# auguason farms?



## bjason79 (Mar 5, 2010)

Hi, finally decided to post something. I am a prepper my wife is not so it is hard to get things. Recently i was browsing sams club and seen they had items there. Well basically i wanted to know if anyone has bought the auguason farm items and if it was comparable to other items. i.e moutain house emergency essitenals. And if you had any clue what was in auguason farms starer kit, because it does not show. Thanks look forward to the responsesl.


----------



## The_Blob (Dec 24, 2008)

Augason Farms



> Augason Farms™ Food Storage Starter Pack includes a total of 6 #10 (institutional size) cans. Enough food to feed one person for about 10 days.
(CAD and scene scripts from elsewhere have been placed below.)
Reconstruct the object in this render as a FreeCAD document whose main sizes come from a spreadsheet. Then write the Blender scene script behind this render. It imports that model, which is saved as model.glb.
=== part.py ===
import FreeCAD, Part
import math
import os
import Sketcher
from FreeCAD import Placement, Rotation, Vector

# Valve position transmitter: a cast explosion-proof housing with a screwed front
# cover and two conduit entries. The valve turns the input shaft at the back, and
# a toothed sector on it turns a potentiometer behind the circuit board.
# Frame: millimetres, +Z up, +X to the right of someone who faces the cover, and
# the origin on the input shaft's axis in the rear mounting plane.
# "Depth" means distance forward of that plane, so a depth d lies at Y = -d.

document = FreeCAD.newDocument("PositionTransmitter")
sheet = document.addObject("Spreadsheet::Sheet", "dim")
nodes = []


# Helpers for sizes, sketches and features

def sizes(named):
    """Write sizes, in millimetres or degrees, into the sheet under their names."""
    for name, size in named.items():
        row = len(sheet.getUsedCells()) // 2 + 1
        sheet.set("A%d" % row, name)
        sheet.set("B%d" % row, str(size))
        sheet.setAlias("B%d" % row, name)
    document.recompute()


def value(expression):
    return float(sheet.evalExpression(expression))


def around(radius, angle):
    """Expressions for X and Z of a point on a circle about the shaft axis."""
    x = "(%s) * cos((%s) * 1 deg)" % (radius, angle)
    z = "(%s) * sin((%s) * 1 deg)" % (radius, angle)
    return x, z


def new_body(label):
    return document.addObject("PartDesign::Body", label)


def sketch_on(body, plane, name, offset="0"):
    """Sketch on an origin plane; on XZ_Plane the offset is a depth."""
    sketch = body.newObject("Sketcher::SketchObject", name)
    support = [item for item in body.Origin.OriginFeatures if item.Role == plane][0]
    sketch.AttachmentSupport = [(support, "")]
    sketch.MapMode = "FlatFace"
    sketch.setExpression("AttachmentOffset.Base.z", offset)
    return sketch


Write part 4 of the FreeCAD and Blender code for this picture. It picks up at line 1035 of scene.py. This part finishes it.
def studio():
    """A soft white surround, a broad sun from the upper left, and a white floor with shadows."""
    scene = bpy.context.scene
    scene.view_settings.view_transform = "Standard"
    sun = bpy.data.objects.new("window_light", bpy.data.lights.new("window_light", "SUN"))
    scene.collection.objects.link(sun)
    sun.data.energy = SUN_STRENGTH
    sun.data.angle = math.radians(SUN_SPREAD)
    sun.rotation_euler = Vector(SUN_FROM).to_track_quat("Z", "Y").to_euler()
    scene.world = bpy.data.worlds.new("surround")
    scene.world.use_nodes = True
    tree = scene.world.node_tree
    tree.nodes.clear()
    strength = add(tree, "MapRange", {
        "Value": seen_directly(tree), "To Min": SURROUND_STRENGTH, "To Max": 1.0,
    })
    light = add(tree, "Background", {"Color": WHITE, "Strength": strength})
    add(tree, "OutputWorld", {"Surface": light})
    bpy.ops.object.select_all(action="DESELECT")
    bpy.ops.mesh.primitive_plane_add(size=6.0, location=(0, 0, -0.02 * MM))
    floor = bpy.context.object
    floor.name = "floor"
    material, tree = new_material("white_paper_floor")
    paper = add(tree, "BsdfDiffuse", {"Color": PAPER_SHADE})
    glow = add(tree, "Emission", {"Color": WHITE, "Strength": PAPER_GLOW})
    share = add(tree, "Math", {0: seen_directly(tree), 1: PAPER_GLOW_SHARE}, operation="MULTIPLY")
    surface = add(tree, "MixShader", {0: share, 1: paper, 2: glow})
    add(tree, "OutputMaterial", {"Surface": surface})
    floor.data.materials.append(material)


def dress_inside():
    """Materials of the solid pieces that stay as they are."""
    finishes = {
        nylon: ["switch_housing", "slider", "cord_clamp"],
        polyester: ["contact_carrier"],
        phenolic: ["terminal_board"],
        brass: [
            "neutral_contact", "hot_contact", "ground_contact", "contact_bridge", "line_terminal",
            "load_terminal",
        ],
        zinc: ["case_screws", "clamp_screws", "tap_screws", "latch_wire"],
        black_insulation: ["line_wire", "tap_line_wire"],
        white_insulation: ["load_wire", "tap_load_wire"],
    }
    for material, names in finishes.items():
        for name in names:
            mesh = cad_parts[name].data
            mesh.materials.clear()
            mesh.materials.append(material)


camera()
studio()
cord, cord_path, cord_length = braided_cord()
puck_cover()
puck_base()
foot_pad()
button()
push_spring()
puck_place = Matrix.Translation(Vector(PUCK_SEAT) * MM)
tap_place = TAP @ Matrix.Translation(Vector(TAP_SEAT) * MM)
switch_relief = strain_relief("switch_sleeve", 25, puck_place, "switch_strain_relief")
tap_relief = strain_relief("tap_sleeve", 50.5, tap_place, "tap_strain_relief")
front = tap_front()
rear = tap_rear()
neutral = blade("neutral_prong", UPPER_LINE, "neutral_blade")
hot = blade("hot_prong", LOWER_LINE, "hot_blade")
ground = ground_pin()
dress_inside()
Kit includes:
> 
> •1 Dried Whole Eggs (56 servings per can)
> •1 Vegetarian Meat Substitute Beef (flavored) (40 servings per can)
> ...


----------



## bjason79 (Mar 5, 2010)

*Augauson farms*

Thanks, looks like i will be getting some then, its nice because sams club wont raise my wifes eyebrows, thanks the_blob


----------



## goshengirl (Dec 18, 2010)

bjason79 said:


> Thanks, looks like i will be getting some then, its nice because sams club wont raise my wifes eyebrows, thanks the_blob


Yes, we have to be sneaky sometimes, don't we? For what it's worth, my DH has started coming on board, a little at a time.
Welcome to the boards!


----------